The 42-year-old re-signed with WNBL club Southside Flyers earlier this month, claiming to feel fitter than last year and better than she had in a long time.
This brings Jackson to Ballarat on Saturday night. While highly unlikely we will get Jackson in action for a pre-season hit-out against Bendigo Spirit at Selkirk Stadium, her influence is certain to show courtside.
A long-standing partnership with Bendigo Spirit delivers this match. Spirit, featuring Ballarat Miner Abbey Wehrung and former Miner Alicia Froling, has maintained the WNBL club is a pathway for promising regional talent to push their games to the highest levels.

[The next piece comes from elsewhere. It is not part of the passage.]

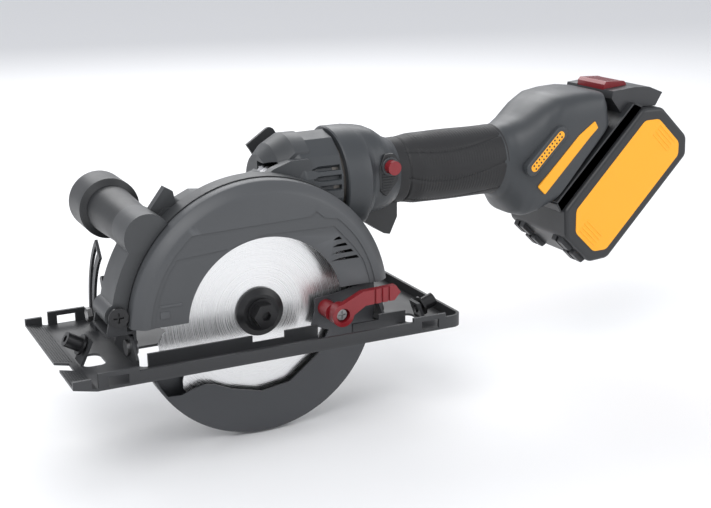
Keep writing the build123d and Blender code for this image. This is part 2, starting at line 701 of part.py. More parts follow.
with BuildPart() as handle_shell:
    add(turned_x(MOTOR_Y, MOTOR_Z, handle_line))
    add(slab(foot_line, MOTOR_Y - 32.5, MOTOR_Y + 32.5))
    add(rod_x(MOTOR_Y, MOTOR_Z, 20.8, 190, 206), mode=Mode.SUBTRACT)
    add(slab(foot_hollow, MOTOR_Y - 29.5, MOTOR_Y + 29.5), mode=Mode.SUBTRACT)
    # mouth for the battery rails
    add(pack_slab([(208, -130), (300, -130), (300, -110), (208, -110)], -8, 40), mode=Mode.SUBTRACT)
    # rear motor bearing seat
    add(tube_x(MOTOR_Y, MOTOR_Z, 24.5, 7.05, 104, 108))
    # trigger opening and button bore
    add(block(91.5, 119.5, 7.5, 24.5, 55, 84), mode=Mode.SUBTRACT)
    add(rod_y(102, 101, 4.8, -22, 2), mode=Mode.SUBTRACT)
    # vent windows in the foot sides
    vent = [(208, 90), (214, 86), (238, 110), (232, 114)]
    add(slab(vent, -18, 50), mode=Mode.SUBTRACT)

with BuildPart() as handle_half_near:
    add(handle_shell.part)
    add(block(0, 400, MOTOR_Y, 200, 0, 300), mode=Mode.SUBTRACT)
handle_half_near.part.label = "handle_half_near"
export_step(handle_half_near.part, "parts/handle_half_near.step")

with BuildPart() as handle_half_far:
    add(handle_shell.part)
    add(block(0, 400, -200, MOTOR_Y, 0, 300), mode=Mode.SUBTRACT)
handle_half_far.part.label = "handle_half_far"
export_step(handle_half_far.part, "parts/handle_half_far.step")

with BuildPart() as rubber_grip:
    grip_line = [(124, 23.6), (128, 25), (194, 25), (197, 24.2), (197, 23.6)]
    add(turned_x(MOTOR_Y, MOTOR_Z, grip_line))
rubber_grip.part.label = "rubber_grip"
export_step(rubber_grip.part, "parts/rubber_grip.step")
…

This alone, even for a practice match, is an incredible prospect for young Ballarat athletes. Let alone having one of the world's best players in the house for a WNBL match.
Off-court, Jackson holds a Basketball Australia role for leading women's participation in the sport. Jackson said in a statement this month an increasing focus on women's sport in Australia - largely driven by the Matildas' FIFA Women's World cup ride - helped fuel her comeback decision.
"If me being part of the WNBL again inspires even one girl or woman to play, or to get involved in basketball, or to come along to see a game, I'll be really happy," Jackson said.
She has done the retirement thing. Suiting up again for Albury-Wodonga Bandits in the NBL1 led to an Australian Opals training camp and a FIBA World Cup call-up in 2022.
This was a player who, before her 2016 retirement, had already become a four-time Olympian (earning three silver medals and one bronze), a five-time WNBL champion and four-time WNBL most valuable player.
And there was the impact she made in the United States as a seven-time Women's National Basketball Association All-Star, three=time MVP in the world's best league and a player who led Seattle Storm to two WNBA championships.
For many this could easily be enough for a satisfying career. When a player like Jackson makes clear she is not done yet, it cannot be tokenistic. This is a player with plenty to prove and that determination alone at the highest levels is incredibly inspirational.